While childbearing circumstances changed so dramatically in 100 years, I realized that some things have not changed, and never will: a mother’s love for her child; the sacrifice a mother is willing to suffer for her child; the protection, provision and care she gives her offspring. Those things haven’t changed. Grandma was a godly woman, and I’m sure that she prayed often for each of her eight children, experiencing God’s peace in the realization that He loves them far more than she ever could. I’m positive that her prayers for baby Helen – and all her children – were the very same prayers that godly moms today offer on behalf of their own children – no matter how old they are!
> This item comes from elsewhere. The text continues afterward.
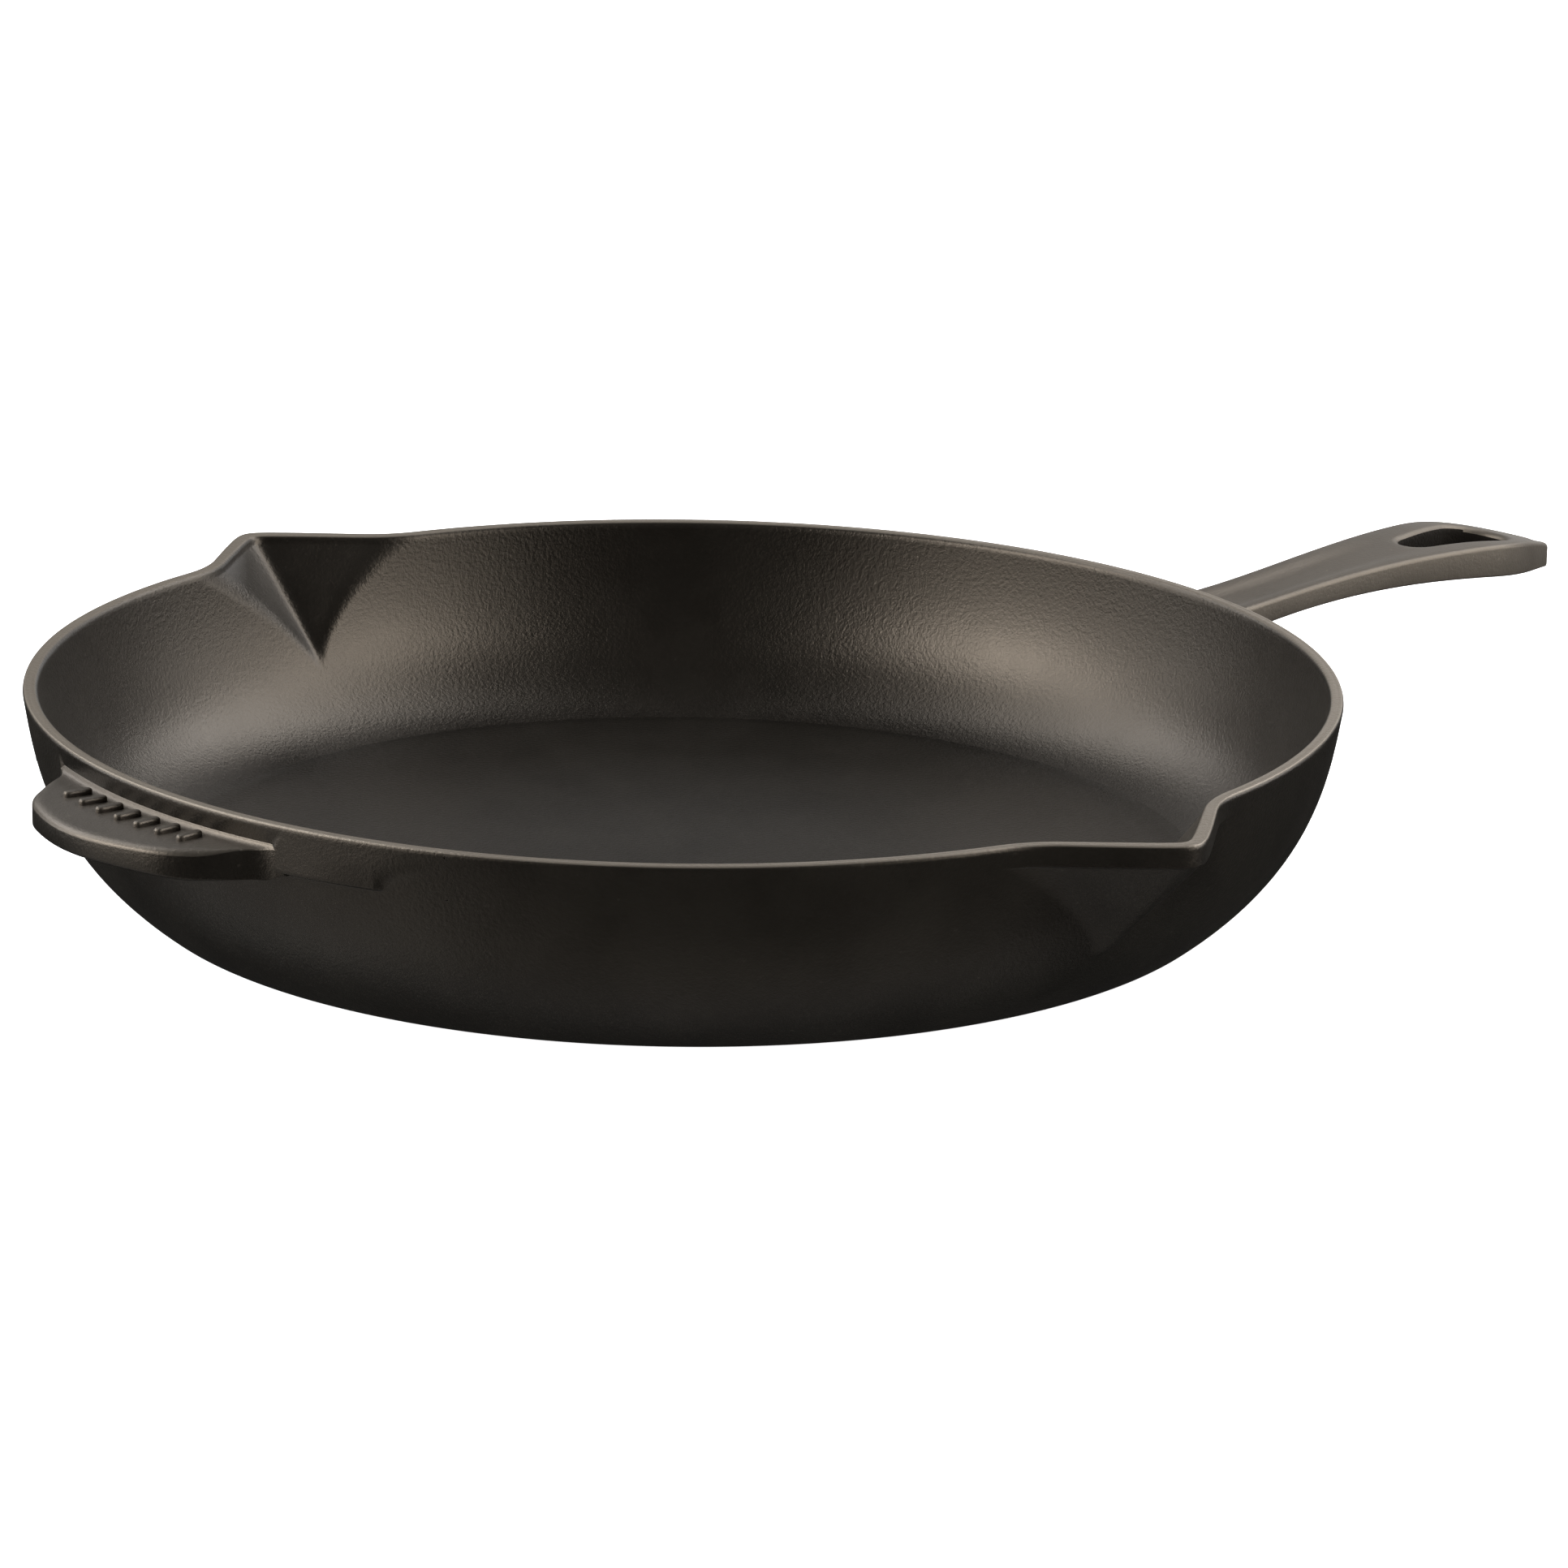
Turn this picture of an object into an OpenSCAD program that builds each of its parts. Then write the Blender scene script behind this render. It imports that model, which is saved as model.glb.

One hundred years later…some things changed, but some things didn’t.



  1. Carole says:

    Nice! I was thinking about everything around us that changed over the past 100 years, and all our modern technology. I do remember Mom telling us that Grandma prayed not only for her children, but her children’s children…that’s us! Our 3rd graders are reading Sarah Plain and Tall, and I thought so much about life in the early 1900’s, simple, slow, and family-oriented. Yes, things changed, but a Mother’s loving prayers continue.


  2. Peg says:

    Well, done, Kath. I was thinking this morning how times have changed since Mom was a baby…and now as we await the birth of our 12th grandchild! It’s amazing! But, you put it so nicely…a Mother’s love and protection, etc. never changes. I see it in our daughter-in-law, and I also see the love returned to her and to me from her children. God is good and He is faithful, and He never changes. Thus, as we live in His will, our focus will be the same as our mothers, our grandmother and the generations that went on before us who loved and served the same God., and we have become the example for our children and grandchildren. May God give us the grace and love to be the kind of example to them as our fore”mothers” have been to us.


  3. Janet says:

    es verdad lo que decis, el amor mama es mas fuerte que todo, sobre todo cuando una madre eleva sus oraciones a Dios , hoy constanza me dice mama mira que linda casa y yo le pregunte te gusta y dice si me gusta y le conteste vamos a pedirle a Dios por esa casa si? y ella contesta si a Dios mama el nos ama mucho.